We are ready to call prob_model.train, which will perform posterior inference under-the-hood. In order to do Bayesian inference on the last layer only and freeze the other parameters, all we need to do is to pass a function freeze_fun to the optimizer configuration object, deciding which parameters should be “frozen” and which should be “trainable”.

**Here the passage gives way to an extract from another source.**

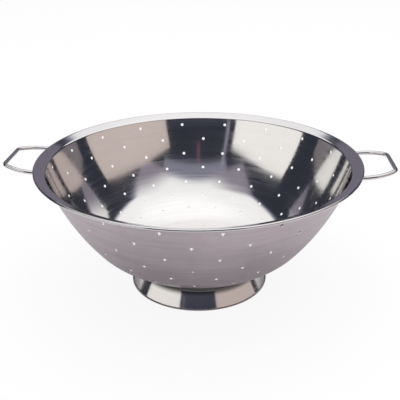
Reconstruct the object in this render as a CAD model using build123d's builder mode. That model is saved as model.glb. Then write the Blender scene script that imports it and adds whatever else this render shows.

In addition, we configure map_fit_config to make a preliminary run with MAP, and set the frozen parameters to a meaningful value. Alternatively, if any of these is available, you can also either restore an existing checkpoint by configuring FitCheckpointer.restore_checkpoint_path, or start from a current state by setting FitCheckpointer.start_from_current_state to True.

[6]:
from fortuna.prob_model import FitConfig, FitOptimizer
[7]:
status = prob_model.train(
    train_data_loader=train_data_loader,
    fit_config=FitConfig(
        optimizer=FitOptimizer(
            n_epochs=2,
            freeze_fun=lambda path, v: "trainable" if "l3" in path else "frozen",
        )
    ),
    map_fit_config=FitConfig(optimizer=FitOptimizer(n_epochs=2)),
)
Epoch: 2 | loss: 696.31512: 100%|██████████| 2/2 [00:00<00:00,  3.72it/s]

Et voilà! Get some data, define some model, and try it out!